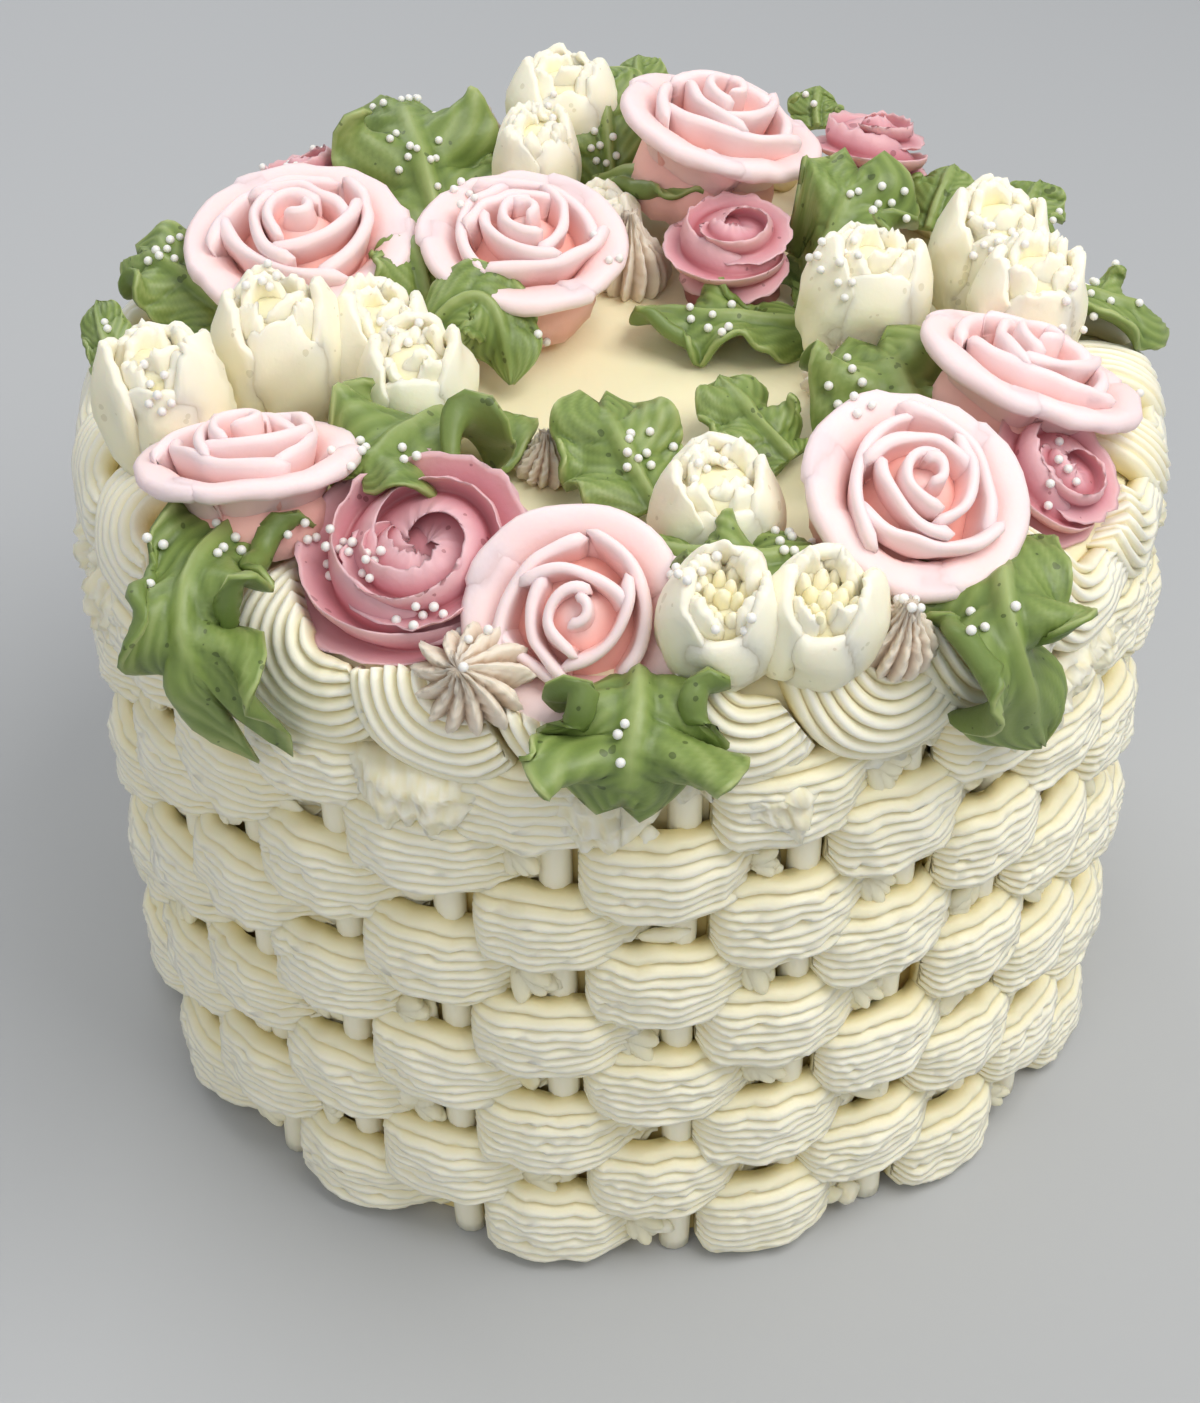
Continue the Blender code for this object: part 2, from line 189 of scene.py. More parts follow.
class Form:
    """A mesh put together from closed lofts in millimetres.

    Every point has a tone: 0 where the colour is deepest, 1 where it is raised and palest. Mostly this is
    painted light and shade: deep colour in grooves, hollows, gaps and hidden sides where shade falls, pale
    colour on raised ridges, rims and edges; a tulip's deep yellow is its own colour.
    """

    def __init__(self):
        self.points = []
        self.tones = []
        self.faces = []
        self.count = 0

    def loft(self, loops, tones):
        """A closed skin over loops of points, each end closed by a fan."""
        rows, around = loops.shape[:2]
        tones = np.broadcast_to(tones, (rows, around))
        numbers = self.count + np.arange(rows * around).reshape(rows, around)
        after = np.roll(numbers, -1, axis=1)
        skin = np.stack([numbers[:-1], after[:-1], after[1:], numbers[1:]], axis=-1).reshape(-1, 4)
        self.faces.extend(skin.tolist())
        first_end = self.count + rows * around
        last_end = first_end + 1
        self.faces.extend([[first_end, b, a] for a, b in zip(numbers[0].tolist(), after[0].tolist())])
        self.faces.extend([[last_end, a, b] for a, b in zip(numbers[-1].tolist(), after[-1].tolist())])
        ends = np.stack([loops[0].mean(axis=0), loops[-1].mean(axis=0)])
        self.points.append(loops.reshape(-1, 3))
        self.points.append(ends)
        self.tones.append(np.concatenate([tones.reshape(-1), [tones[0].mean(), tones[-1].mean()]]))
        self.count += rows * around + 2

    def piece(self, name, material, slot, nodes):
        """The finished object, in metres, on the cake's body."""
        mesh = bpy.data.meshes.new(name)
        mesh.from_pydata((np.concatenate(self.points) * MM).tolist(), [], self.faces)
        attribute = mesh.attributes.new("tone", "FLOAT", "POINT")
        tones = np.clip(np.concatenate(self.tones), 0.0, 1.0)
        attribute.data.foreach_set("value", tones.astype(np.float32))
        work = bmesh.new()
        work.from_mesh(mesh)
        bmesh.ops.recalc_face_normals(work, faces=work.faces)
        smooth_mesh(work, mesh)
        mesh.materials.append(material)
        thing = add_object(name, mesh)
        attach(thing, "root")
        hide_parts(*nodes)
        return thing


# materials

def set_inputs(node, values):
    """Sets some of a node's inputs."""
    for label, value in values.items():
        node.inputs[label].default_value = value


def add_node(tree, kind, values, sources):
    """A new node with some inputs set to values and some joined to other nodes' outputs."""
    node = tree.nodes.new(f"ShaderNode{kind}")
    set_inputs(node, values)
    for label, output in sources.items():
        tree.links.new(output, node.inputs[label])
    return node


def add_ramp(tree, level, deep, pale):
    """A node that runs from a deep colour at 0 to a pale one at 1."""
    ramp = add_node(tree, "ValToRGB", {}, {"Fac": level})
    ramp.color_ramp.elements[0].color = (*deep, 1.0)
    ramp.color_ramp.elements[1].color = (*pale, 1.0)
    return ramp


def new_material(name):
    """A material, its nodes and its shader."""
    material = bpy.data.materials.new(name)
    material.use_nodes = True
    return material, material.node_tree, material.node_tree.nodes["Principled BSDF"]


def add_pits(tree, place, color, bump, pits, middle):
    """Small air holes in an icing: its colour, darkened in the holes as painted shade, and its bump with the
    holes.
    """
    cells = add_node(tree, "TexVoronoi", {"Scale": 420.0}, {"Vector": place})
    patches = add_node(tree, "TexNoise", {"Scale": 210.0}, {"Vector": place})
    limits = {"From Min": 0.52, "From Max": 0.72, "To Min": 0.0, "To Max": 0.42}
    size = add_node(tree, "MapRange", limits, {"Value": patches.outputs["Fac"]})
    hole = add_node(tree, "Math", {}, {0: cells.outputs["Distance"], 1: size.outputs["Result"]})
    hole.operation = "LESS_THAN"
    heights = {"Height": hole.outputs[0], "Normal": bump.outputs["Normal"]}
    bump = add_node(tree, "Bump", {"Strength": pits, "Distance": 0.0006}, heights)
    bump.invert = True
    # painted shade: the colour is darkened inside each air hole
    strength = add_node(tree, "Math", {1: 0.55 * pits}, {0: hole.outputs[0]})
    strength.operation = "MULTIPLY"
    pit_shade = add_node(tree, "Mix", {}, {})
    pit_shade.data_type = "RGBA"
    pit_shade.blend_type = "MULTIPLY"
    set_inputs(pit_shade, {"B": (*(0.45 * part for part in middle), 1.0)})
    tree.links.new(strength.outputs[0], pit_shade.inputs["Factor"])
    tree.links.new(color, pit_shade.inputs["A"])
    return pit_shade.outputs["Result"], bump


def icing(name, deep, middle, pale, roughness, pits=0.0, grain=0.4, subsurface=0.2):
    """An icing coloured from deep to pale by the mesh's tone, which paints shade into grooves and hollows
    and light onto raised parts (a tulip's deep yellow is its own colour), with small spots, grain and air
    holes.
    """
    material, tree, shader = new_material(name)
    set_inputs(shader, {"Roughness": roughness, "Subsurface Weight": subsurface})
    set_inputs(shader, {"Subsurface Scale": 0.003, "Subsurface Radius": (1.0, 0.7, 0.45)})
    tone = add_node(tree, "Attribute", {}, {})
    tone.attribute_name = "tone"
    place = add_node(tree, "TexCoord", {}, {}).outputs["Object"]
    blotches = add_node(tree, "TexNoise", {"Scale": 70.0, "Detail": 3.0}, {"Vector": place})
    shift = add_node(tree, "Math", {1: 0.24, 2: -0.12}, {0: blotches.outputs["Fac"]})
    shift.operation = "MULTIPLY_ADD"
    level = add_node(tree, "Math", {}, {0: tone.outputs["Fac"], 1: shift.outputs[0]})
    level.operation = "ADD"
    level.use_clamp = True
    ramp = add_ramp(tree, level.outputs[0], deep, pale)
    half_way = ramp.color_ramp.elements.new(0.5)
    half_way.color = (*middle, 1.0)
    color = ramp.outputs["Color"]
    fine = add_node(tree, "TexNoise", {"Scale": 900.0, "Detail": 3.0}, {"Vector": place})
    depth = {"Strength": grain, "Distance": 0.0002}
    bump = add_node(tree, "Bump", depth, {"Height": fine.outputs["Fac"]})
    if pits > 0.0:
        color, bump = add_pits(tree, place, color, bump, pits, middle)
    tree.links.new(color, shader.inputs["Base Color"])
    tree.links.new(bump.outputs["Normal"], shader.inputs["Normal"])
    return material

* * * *

Copy, please, exactly the lines that start at the first line of the data and end at the line containing "self.count += rows * around + 2", both kept and no others.

RESPONSE -
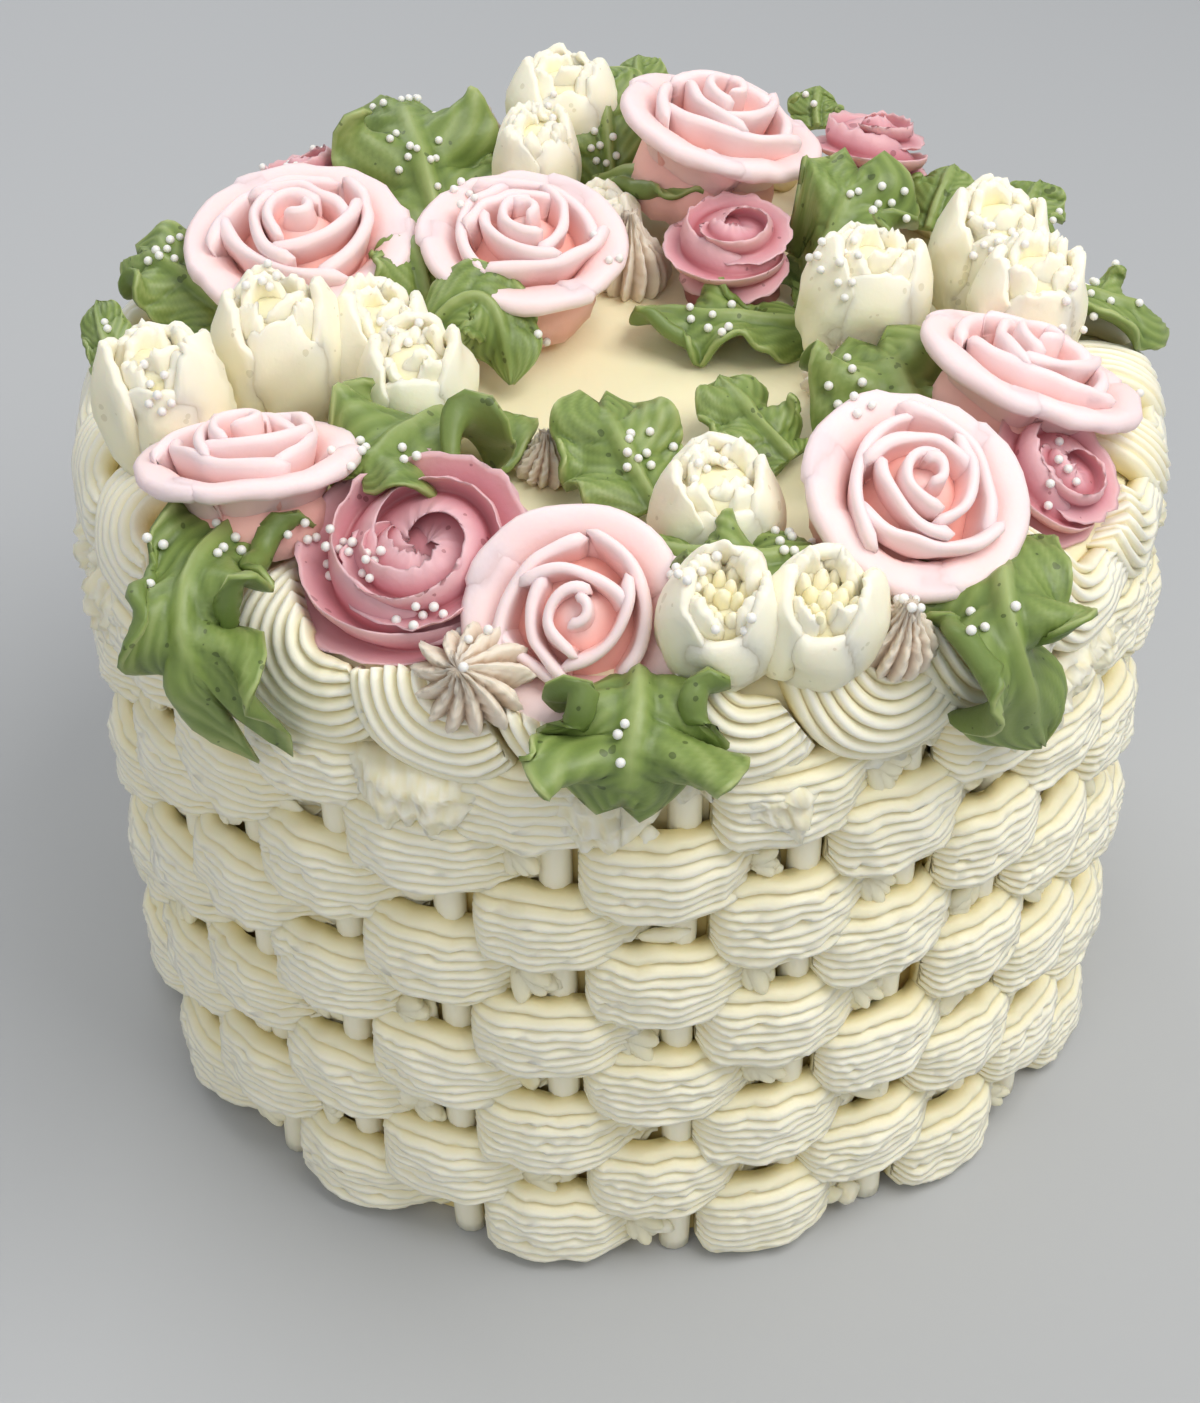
Continue the Blender code for this object: part 2, from line 189 of scene.py. More parts follow.
class Form:
    """A mesh put together from closed lofts in millimetres.

    Every point has a tone: 0 where the colour is deepest, 1 where it is raised and palest. Mostly this is
    painted light and shade: deep colour in grooves, hollows, gaps and hidden sides where shade falls, pale
    colour on raised ridges, rims and edges; a tulip's deep yellow is its own colour.
    """

    def __init__(self):
        self.points = []
        self.tones = []
        self.faces = []
        self.count = 0

    def loft(self, loops, tones):
        """A closed skin over loops of points, each end closed by a fan."""
        rows, around = loops.shape[:2]
        tones = np.broadcast_to(tones, (rows, around))
        numbers = self.count + np.arange(rows * around).reshape(rows, around)
        after = np.roll(numbers, -1, axis=1)
        skin = np.stack([numbers[:-1], after[:-1], after[1:], numbers[1:]], axis=-1).reshape(-1, 4)
        self.faces.extend(skin.tolist())
        first_end = self.count + rows * around
        last_end = first_end + 1
        self.faces.extend([[first_end, b, a] for a, b in zip(numbers[0].tolist(), after[0].tolist())])
        self.faces.extend([[last_end, a, b] for a, b in zip(numbers[-1].tolist(), after[-1].tolist())])
        ends = np.stack([loops[0].mean(axis=0), loops[-1].mean(axis=0)])
        self.points.append(loops.reshape(-1, 3))
        self.points.append(ends)
        self.tones.append(np.concatenate([tones.reshape(-1), [tones[0].mean(), tones[-1].mean()]]))
        self.count += rows * around + 2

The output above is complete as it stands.